The employer file a request for revision against the High Court’s decision, which the Supreme Court upheld and annulled the decision of the Higher Court. In its reasoning, the Supreme Court explained that the employee’s non-compete obligation includes not only acts already performed or directly entered into in competition, but also acts or transactions which could potentially constitute competition and thereby harm the employer’s business interests. It is not necessary that such conduct has already caused damage – the potential harmfulness of such conduct is sufficient.
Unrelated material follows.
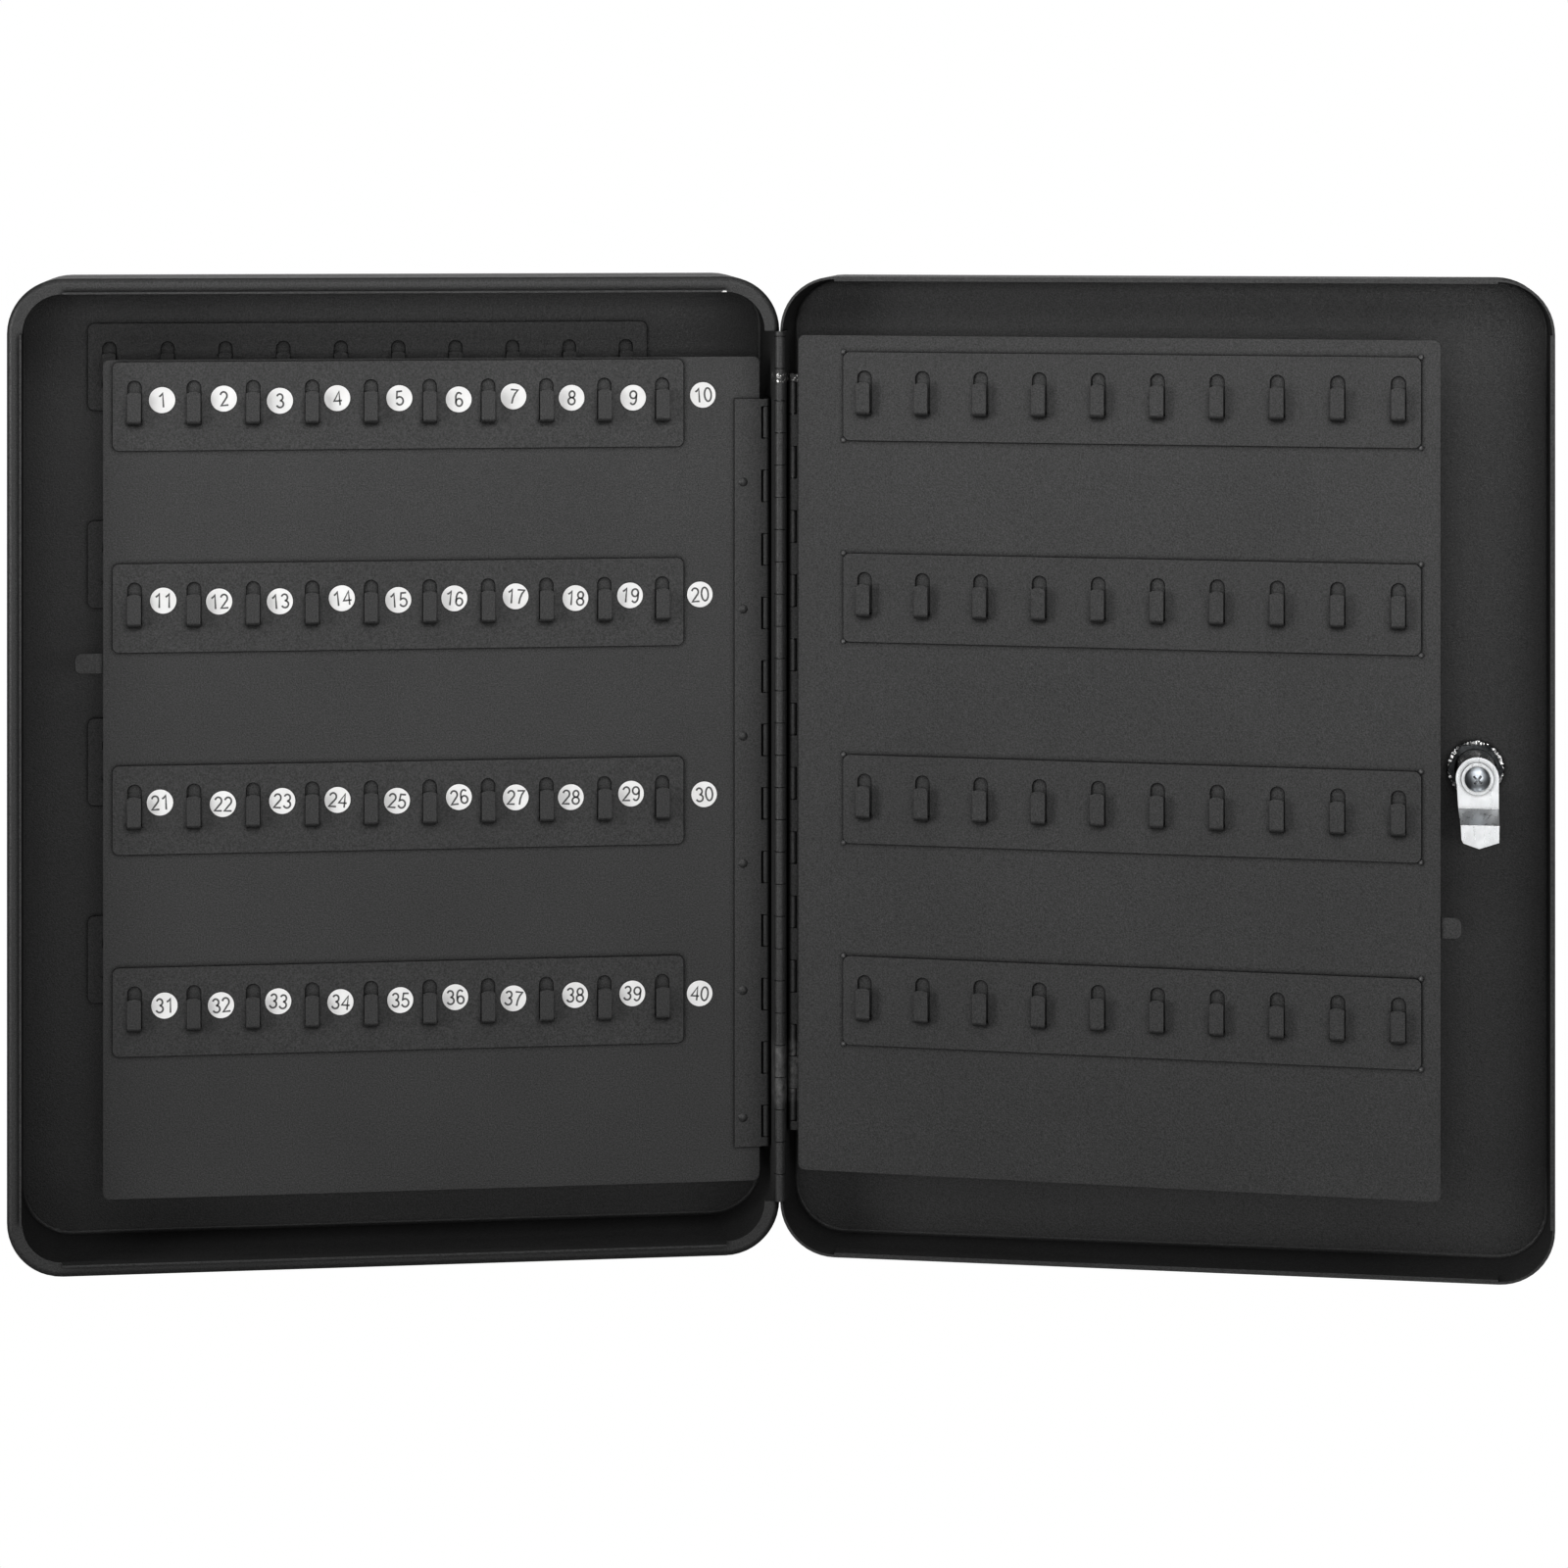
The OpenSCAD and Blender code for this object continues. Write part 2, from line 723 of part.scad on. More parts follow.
// The cam seen from the front, below its round end: one straight side, one tapering side, a blunt point.
module cam_front(a, b) {
    upright(-cam_t - 1, cam_crank + cam_t + 2) polygon([
        [-cam_w / 2 + 0.1, 1],
        [cam_w / 2 - 0.2, 1],
        [cam_w / 2 - 1.2, -a],
        [cam_w / 2 - 2, -b],
        [cam_w / 2 - 2.3, -cam_len + 4],
        [cam_w / 2 - 3.2, -cam_len + 2.4],
        [-0.5, -cam_len],
        [-cam_w / 2 + 0.3, -cam_len + 3],
        [-cam_w / 2 + 0.1, -b]
    ]);
}

module cam_washer() {
    color(zinc) on_lock(cam_y) translate([0, 0, -1.2]) difference() {
        cylinder(r = 7.2, h = 1.2);
        translate([0, 0, -1]) cylinder(r = 2.7, h = 4);
    }
}

module cam_screw() {
    color(zinc) on_lock(cam_y) translate([0, 0, -1.2]) difference() {
        union() {
            translate([0, 0, -2.8]) intersection() {
                cylinder(r = 5.6, h = 2.8);
                translate([0, 0, 8]) sphere(8, $fn = 64);
            }
            cylinder(r = 2.45, h = 7);
        }
        for (a = [40, 130]) {
            rotate([0, 0, a]) translate([-2.5, -0.5, -4]) cube([5, 1, 3]);
        }
    }
}

module key() {
    color(zinc) on_lock(door_face_y) translate([0, 0, bezel_t]) {
        translate([-key_t / 2, -key_h / 2, -22]) cube([key_t, key_h, 26]);
        translate([-key_t / 2, 0, 14]) rotate([0, 90, 0]) difference() {
            cylinder(r = 12, h = key_t);
            translate([-5.5, 0, -1]) cylinder(r = 3, h = key_t + 2);
        }
    }
}

// ---- panel 1 ----

module panel_1_sheet() {
    color(paint_light) in_panel_1() panel_sheet(
        panel_1_w, panel_1_bottom, panel_1_top, panel_1_rail_start, panel_1_rail_top, panel_1_hinge_z,
        true);
}

module panel_1_hinge_leaf() {
    color(paint_light) in_panel_1() panel_leaf(panel_1_hinge_z, 0);
}

module panel_1_hinge_rivets() {
    color(paint_light) in_panel_1() panel_leaf_rivets(panel_1_hinge_z);
}

module panel_1_rail_rivets() {
    color(paint_light) in_panel_1() panel_rivets(panel_1_rail_start, panel_1_rail_top);
}

module panel_1_finger_tab() {
    color(paint_light) in_panel_1() finger_tab(panel_1_w, 12.9, 48, plain_face);
}

// Forty white discs, one to the right of each hook, put on by hand. The last in each row sits on the sheet.
module number_discs() {
    color(white) in_panel_1() for (row = [0 : 3], i = [0 : 9]) {
        last = i == 9;
        hook_x = -panel_1_rail_start - rail_len + rail_margin + i * hook_pitch;
        x = hook_x + (last ? 18.6 : hook_pitch / 2 - 1);
        dx = disc_stray * sin(97 * i + 151 * row);
        dz = 0.6 * disc_stray * sin(131 * i + 61 * row);
        face = last ? leaf_face : leaf_face - rail_t;
        translate([x + dx, face, rail_z(panel_1_rail_top, row) - disc_drop + dz]) {
            rotate([90, 0, 0]) cylinder(r = disc_r, h = disc_t);
        }
    }
}

module panel_1_front_rail(i) {
    color(paint_light) in_panel_1() panel_leaf_side_rail(panel_1_rail_start, panel_1_rail_top, i, true);
}

module panel_1_back_rail(i) {
    color(paint_light) in_panel_1() panel_plain_side_rail(panel_1_rail_start, panel_1_rail_top, i, true);
}

module panel_1_front_rail_1() { panel_1_front_rail(0); }
module panel_1_front_rail_2() { panel_1_front_rail(1); }
module panel_1_front_rail_3() { panel_1_front_rail(2); }
module panel_1_front_rail_4() { panel_1_front_rail(3); }
module panel_1_back_rail_1() { panel_1_back_rail(0); }
module panel_1_back_rail_2() { panel_1_back_rail(1); }
module panel_1_back_rail_3() { panel_1_back_rail(2); }
module panel_1_back_rail_4() { panel_1_back_rail(3); }

// ---- panel 2 ----

module panel_2_sheet() {
    color(paint_light) on_panel_2() panel_sheet(
        panel_2_w, panel_2_bottom, panel_2_top, panel_2_rail_start, panel_2_rail_top, panel_2_hinge_z,
        false);
}

module panel_2_hinge_leaf() {
    color(paint_light) in_panel_2() panel_leaf(panel_2_hinge_z, 1);
}

module panel_2_hinge_rivets() {
    color(paint_light) on_panel_2() panel_leaf_rivets(panel_2_hinge_z);
}

module panel_2_rail_welds() {
    color(paint_light) on_panel_2() panel_welds(panel_2_rail_start, panel_2_rail_top);
}

module panel_2_finger_tab() {
    color(paint_light) on_panel_2() finger_tab(panel_2_w, 9.4, -64, leaf_face - panel_t);
}

module panel_2_front_rail(i) {
    color(paint_light) on_panel_2() panel_plain_side_rail(panel_2_rail_start, panel_2_rail_top, i, false);
}

module panel_2_back_rail(i) {
    color(paint_light) on_panel_2() panel_leaf_side_rail(panel_2_rail_start, panel_2_rail_top, i, false);
}

module panel_2_front_rail_1() { panel_2_front_rail(0); }
module panel_2_front_rail_2() { panel_2_front_rail(1); }
module panel_2_front_rail_3() { panel_2_front_rail(2); }
module panel_2_front_rail_4() { panel_2_front_rail(3); }
module panel_2_back_rail_1() { panel_2_back_rail(0); }
module panel_2_back_rail_2() { panel_2_back_rail(1); }
module panel_2_back_rail_3() { panel_2_back_rail(2); }
module panel_2_back_rail_4() { panel_2_back_rail(3); }

body_shell();
body_rail_1();
body_rail_2();
body_rail_3();
body_rail_4();
door_hinge_body_leaf();
door_hinge_pin();
panel_1_hinge_wall_leaf();
panel_1_hinge_pin();
door_shell();
door_hinge_door_leaf();
panel_2_hinge_wall_leaf();
panel_2_hinge_pin();
lock_body();
lock_nut();
lock_tooth_washer();
lock_plug();
lock_wafers();
lock_cam();
cam_washer();
cam_screw();
key();
panel_1_sheet();
panel_1_hinge_leaf();
panel_1_hinge_rivets();
panel_1_rail_rivets();
panel_1_finger_tab();
number_discs();
panel_1_front_rail_1();
panel_1_front_rail_2();
panel_1_front_rail_3();
panel_1_front_rail_4();
panel_1_back_rail_1();
panel_1_back_rail_2();
panel_1_back_rail_3();
panel_1_back_rail_4();
panel_2_sheet();
panel_2_hinge_leaf();
panel_2_hinge_rivets();
panel_2_rail_welds();
panel_2_finger_tab();
panel_2_front_rail_1();
panel_2_front_rail_2();
panel_2_front_rail_3();
panel_2_front_rail_4();
panel_2_back_rail_1();
panel_2_back_rail_2();
panel_2_back_rail_3();
panel_2_back_rail_4();
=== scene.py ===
"""Wall key cabinet standing open: door folded back, two leaves of hook rails, numbered discs and a cam lock.

Every length is in metres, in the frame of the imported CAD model.
"""

import json
import math
import random

import bmesh
import bpy
from mathutils import Matrix, Vector


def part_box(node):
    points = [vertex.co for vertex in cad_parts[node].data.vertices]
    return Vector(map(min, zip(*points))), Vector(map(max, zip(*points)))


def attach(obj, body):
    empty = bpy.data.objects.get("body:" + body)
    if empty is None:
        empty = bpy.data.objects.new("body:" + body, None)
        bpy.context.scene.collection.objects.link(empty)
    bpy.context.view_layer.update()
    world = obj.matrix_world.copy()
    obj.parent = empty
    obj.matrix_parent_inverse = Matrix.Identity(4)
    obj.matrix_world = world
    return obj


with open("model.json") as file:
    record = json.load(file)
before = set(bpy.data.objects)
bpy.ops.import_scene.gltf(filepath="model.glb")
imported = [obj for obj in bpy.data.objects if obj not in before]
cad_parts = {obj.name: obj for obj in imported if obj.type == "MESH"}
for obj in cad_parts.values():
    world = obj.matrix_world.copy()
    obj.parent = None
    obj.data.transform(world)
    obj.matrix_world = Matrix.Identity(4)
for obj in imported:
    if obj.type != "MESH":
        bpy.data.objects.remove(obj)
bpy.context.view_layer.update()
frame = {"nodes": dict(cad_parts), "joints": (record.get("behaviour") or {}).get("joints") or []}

MM = 0.001
NODES = frame["nodes"]
JOINTS = {joint["name"]: joint for joint in frame["joints"]}

# Camera: a long lens in front of the cabinet, level, above its top edge, shifted down to frame it.
CAMERA_YAW = math.radians(6.6)
CAMERA_DISTANCE = 1.798
CAMERA_HEIGHT = 0.2757
CAMERA_SIDE = 0.0018
LENS_SHIFT = -0.394
FOCAL_LENGTH_MM = 89.8
# Beyond this distance from its place the camera loses its lens shift.
HOME_RADIUS = 0.05

FLOOR_Z = -0.95
FLOOR_HALF_WIDTH = 14.0
DISPLAY_GAMMA = 0.77
STRAY_LIGHT = 0.02

# Soft boxes: name, place, width, height, watts. All point at LIT_POINT.
LIT_POINT = Vector((0.17, -0.07, 0))
LIGHTS = (
    ("front", (0.25, -2.6, 0.3), 2.4, 0.6, 25.6),
    ("front_low", (0.1, -2.3, -0.6), 1.8, 0.6, 4.9),
    ("left", (-1.8, -1.2, 0.3), 0.8, 1.4, 34),
    ("overhead", (0.17, -0.3, 1.8), 2.0, 1.0, 11.5),
    ("overhead_near", (0.15, -0.9, 0.7), 1.2, 0.4, 6.4),
    ("behind", (0.2, 2.4, -0.35), 2.0, 0.8, 24),
    ("behind_high", (0.2, 2.2, 0.9), 2.0, 1.2, 9),
)

# Heights between which the hinge knuckles have rubbed bare and rubbed dull.
BARE_BAND = (0.1770, 0.1800)
DULL_BAND = (-0.152, -0.130)

NUMERAL_HEIGHT = 6.9 * MM
INK_HEIGHT = 0.03 * MM
NUMERAL_TILT = 7  # degrees either way
DISCS_IN_ROW = 10
WELD_DISTANCE = 0.002 * MM


# ---------------------------------------------------------------- node helpers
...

Employer must be able to prevent potentially harmful actions (e.g., by terminating employment contracts) that originate in the sphere of its employees. It is incorrect to interpret that, unless there is a risk of direct competitive action and, therefore, the possibility of harm, the employer cannot take appropriate action at all, but should wait until the other company has actually concluded or carried out the transaction. The mere taking up of a directorship in a “competing company” without the employer’s consent implies that the employee is performing work or concluding transactions for the employee’s own or another person’s account, which corresponds to the concept of non-competition referred to in Article 39(1) of the Act. This is the case even if the employee, as a director, has not yet concluded any business during the period.
We believe that the Supreme Court’s position is correct, as it emphasizes the principle of the employee’s loyalty and, at the same time, allows the employer to take appropriate action before actual damage occurs. It should be borne in mind that in many cases it is also difficult for the employer to obtain information as to whether the employee has, in fact, engaged in competitive transactions.